Is 1/x a surjective function when the domain and the range are all real numbers? SO the question is, is $f(x)=1/x$ an injective, surjective, bijective or none of the above function? The domain is all real numbers except 0 and the range is all real numbers.
It's injective because 
$f(x)=f(y)$ 
$1/x=1/y$ 
$y=x$ 
I also think that it's surjective in the given domain, as 
$x=1/y$
$f(y)=1/1/y$
$f(y)=y$
Thus it's surjective and by addition it's also bijective. Am I correct?
 A: The first part showing that it is injective is good, though you could be a little more descriptive. Like:
Let $x,y \in \mathbb{R} - \{0\}$ such that $f(x) = f(y)$. This implies that $1/x = 1/y$. Rearranging, we have that $x = y$. Thus, $f$ is injective.
The part showing that $f$ is surjective is a little jumbled. For one, it doesn't make sense to say that $f(y) = (1/y)^{-1}$. Because by definition $f(y) = 1/y$ and these two expressions are generally not the same. 

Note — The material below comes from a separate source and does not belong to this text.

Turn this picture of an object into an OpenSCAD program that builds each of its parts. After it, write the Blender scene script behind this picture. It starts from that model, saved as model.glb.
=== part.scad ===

In general, to show that a function is surjective, you pick an element $y$ in the codomain and show that the function maps some element in the domain to $y$. But there is an issue when you try to do this for the function $f$ in this case. Can you spot a real number $y$ that is not in the range of $f(x) = 1/x$? If you are having trouble, just look at the graph of $f(x)$.
A: It is indeed injective but not surjective.
Because the range is $\mathbb{R} $ not $\mathbb{R} *$
$$f: \mathbb{R}*  \to \mathbb{R} \\ \quad \ x\mapsto \frac 1 x$$
$f$ is not surjective because $\forall x \in \mathbb{R}*, \  f(x)\neq 0$ 
$$g: \mathbb{R}*  \to \mathbb{R} *\\ \quad \ x\mapsto \frac 1 x$$
$g$ however is bijective.